━━━━━ WORKING DATA
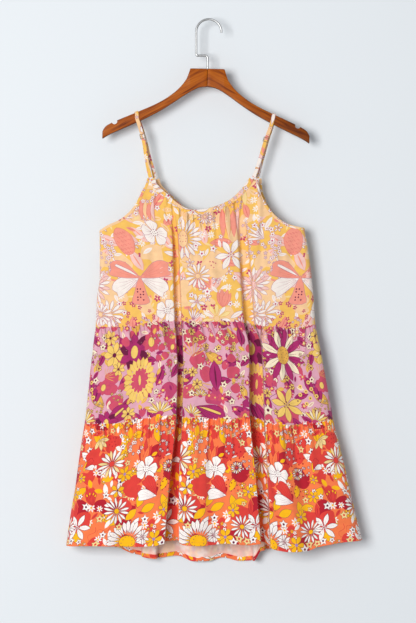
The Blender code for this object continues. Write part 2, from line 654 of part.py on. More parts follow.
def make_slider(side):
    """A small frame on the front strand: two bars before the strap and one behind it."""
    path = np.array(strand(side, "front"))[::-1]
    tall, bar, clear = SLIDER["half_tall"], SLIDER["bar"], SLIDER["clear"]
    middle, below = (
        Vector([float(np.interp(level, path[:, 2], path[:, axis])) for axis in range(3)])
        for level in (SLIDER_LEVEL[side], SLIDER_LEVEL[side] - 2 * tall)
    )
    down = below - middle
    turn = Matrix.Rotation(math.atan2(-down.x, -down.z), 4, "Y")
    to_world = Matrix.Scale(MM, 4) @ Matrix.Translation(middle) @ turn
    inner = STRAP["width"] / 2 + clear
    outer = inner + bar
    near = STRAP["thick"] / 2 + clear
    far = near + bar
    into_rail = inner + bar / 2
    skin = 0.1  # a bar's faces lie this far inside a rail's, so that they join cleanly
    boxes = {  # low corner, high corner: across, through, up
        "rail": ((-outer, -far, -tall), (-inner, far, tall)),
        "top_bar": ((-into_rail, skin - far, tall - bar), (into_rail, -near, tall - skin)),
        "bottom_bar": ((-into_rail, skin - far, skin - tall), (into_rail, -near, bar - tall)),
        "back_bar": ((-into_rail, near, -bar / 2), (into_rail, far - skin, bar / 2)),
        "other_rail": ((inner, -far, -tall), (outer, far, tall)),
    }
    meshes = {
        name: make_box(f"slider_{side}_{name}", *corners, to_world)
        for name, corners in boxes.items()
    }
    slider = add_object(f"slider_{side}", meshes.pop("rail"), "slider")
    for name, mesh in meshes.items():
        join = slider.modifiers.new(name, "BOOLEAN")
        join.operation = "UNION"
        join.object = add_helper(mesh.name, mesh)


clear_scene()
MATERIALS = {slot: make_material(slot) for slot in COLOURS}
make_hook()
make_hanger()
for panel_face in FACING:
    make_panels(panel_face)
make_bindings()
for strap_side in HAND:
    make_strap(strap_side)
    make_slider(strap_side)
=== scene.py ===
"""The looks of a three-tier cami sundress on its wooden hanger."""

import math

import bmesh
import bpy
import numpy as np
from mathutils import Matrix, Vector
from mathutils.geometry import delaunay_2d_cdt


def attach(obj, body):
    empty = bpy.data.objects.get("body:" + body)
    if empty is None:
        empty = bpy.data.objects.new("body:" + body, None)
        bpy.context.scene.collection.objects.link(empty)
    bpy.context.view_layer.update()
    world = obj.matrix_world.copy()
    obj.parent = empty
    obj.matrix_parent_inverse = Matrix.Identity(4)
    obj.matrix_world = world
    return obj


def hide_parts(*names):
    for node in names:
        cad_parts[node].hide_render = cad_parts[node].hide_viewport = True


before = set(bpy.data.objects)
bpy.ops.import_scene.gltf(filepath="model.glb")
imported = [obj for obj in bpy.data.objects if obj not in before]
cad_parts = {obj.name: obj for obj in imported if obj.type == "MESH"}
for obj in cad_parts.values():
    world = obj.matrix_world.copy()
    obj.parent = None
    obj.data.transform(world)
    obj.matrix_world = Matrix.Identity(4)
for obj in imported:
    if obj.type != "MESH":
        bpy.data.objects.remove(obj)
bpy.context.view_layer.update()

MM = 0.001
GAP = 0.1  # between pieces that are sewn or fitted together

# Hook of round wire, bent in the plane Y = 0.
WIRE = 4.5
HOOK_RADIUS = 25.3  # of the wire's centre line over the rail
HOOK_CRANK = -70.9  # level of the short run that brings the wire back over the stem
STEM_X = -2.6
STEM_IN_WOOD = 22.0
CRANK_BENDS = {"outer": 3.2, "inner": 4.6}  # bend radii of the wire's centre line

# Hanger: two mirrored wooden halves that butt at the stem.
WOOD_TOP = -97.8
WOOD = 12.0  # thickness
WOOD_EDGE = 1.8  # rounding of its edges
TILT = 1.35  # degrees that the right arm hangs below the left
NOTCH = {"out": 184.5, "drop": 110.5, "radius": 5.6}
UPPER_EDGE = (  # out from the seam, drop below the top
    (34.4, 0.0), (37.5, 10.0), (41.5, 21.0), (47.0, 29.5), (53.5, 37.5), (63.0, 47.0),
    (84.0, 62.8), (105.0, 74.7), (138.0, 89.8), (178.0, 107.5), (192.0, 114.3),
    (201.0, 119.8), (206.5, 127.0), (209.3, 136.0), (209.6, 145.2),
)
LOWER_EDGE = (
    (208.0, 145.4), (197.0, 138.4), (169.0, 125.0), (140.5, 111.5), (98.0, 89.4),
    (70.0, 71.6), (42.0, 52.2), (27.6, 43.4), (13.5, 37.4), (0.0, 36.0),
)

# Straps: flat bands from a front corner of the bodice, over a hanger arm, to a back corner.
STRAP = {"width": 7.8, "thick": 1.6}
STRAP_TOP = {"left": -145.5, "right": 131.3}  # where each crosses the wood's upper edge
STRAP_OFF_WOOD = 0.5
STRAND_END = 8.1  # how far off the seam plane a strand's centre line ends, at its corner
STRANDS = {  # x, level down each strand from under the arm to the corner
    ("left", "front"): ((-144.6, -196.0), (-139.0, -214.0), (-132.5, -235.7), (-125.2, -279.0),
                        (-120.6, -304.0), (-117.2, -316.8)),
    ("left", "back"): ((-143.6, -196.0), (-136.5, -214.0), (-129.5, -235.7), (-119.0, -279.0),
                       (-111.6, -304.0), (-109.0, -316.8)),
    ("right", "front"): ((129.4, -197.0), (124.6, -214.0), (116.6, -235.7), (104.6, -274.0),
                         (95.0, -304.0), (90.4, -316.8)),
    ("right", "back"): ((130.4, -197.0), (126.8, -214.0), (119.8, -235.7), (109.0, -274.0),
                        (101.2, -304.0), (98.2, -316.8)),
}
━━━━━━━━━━
━━━━━ WORKING DATA
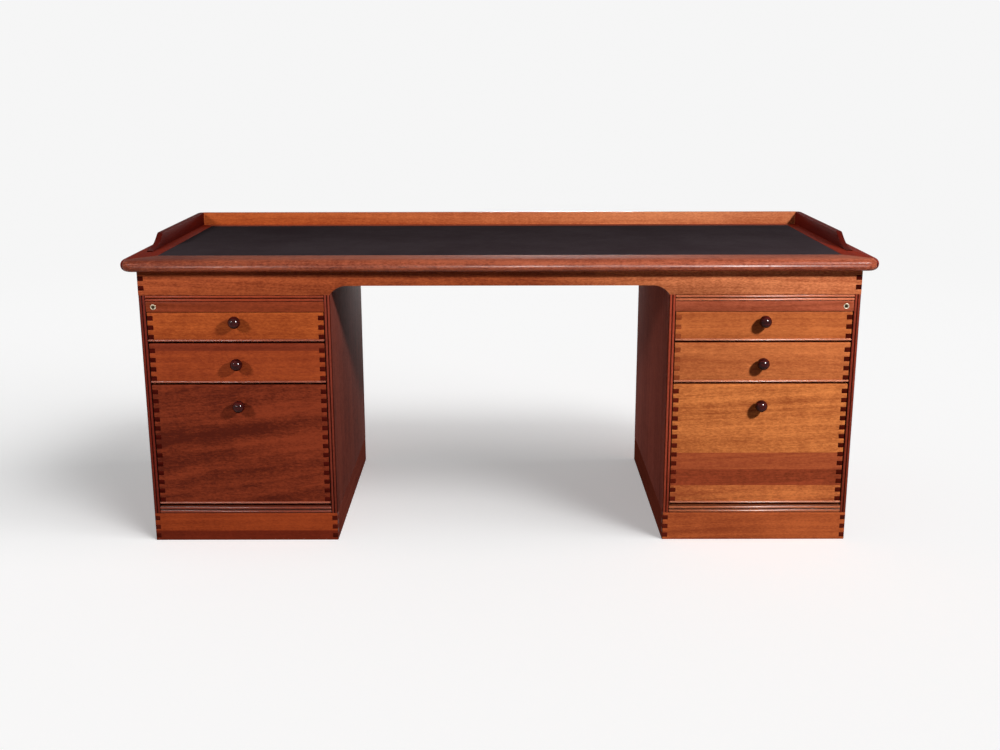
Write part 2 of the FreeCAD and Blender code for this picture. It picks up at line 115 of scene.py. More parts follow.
━━━━━━━━━━
--- TASK ---
Retype, in the same exact form, the lines of the material above from the line holding "clear_scene()" through the line holding "before = set(bpy.data.objects)".

--- SOLUTION ---
clear_scene()
MATERIALS = {slot: make_material(slot) for slot in COLOURS}
make_hook()
make_hanger()
for panel_face in FACING:
    make_panels(panel_face)
make_bindings()
for strap_side in HAND:
    make_strap(strap_side)
    make_slider(strap_side)
=== scene.py ===
"""The looks of a three-tier cami sundress on its wooden hanger."""

import math

import bmesh
import bpy
import numpy as np
from mathutils import Matrix, Vector
from mathutils.geometry import delaunay_2d_cdt


def attach(obj, body):
    empty = bpy.data.objects.get("body:" + body)
    if empty is None:
        empty = bpy.data.objects.new("body:" + body, None)
        bpy.context.scene.collection.objects.link(empty)
    bpy.context.view_layer.update()
    world = obj.matrix_world.copy()
    obj.parent = empty
    obj.matrix_parent_inverse = Matrix.Identity(4)
    obj.matrix_world = world
    return obj


def hide_parts(*names):
    for node in names:
        cad_parts[node].hide_render = cad_parts[node].hide_viewport = True


before = set(bpy.data.objects)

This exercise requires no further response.